Joan – So what do I learn when someone I trust destroys all that, huh? Maybe it was never real. Maybe you’re not even real, you know? This whole morality thing, right and wrong, it’s all just junk. We’re all just animals, taking what we want.
God – Do you know what innocence is, Joan?
Joan – You know, I don’t want a mock trial right now.
God – Well, it’s more than an absence of guilt. It’s having faith that there’s goodness in the face of cruelty and pain. Someplace, you still feel that way. And that’s me. And I’ll always be there.

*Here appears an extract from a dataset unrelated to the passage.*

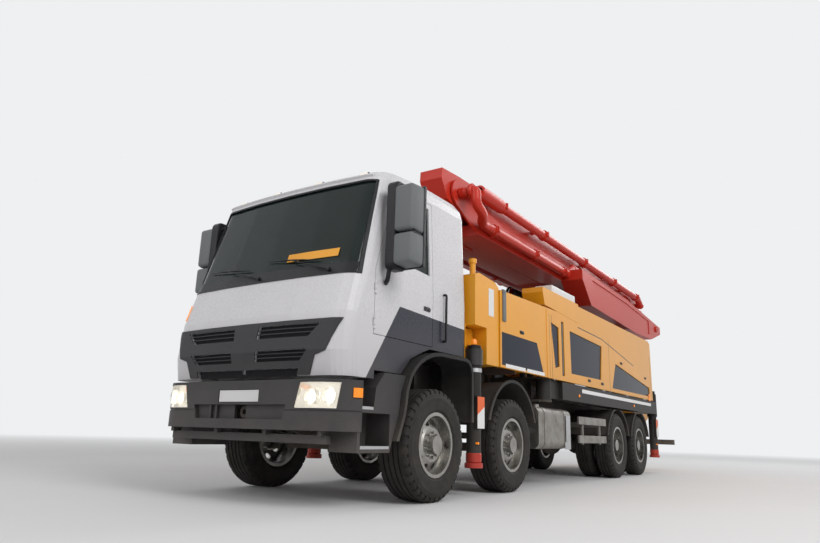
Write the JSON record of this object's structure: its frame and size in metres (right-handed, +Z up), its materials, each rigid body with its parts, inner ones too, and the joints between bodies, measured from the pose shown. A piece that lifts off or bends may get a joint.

The voice of life is the voice of innocence. It is the voice of the shepherd. It speaks in a gentle intimate tone and it leads to openness and love. The voice of the shepherd leads the sheep out into a spacious place, a pasture where the sheep will be fed and nourished by the shepherd’s presence. Joan is tempted to build a wall around herself. She is determined never to love again. She seems to have decided to stay within the sheepfold, in the hopes that the sheepfold will keep her safe. But, Jesus makes it clear, that safety is not found within the protective confines of the sheepfold. Safety is found only by being in intimate loving relationship with the shepherd and the other sheep.

You do not need to scheme to get even. You do not need to build a wall around yourself.  You do not need to plot to get the accolades, or the wealth, or the power of the world. You have the shepherd with you. The shepherd guide you to the place of healing and wholeness, the place of freedom and nourishment for which your heart longs.  Jesus says,

I am the gate for the sheep.  Whoever enters by me will be saved, and will come in and go out and find pasture.

That is what we want.  We actually don’t want any of those things the thief and the bandit promise. We only want to follow the shepherd whose voice brings life.

The fundamental question of life is who are you listening to.  To what voice are you paying attention?  What force is governing your heart?  Listen to the voice of life, goodness, truth, and innocence; that voice will lead you to the fullness of life for which you were created.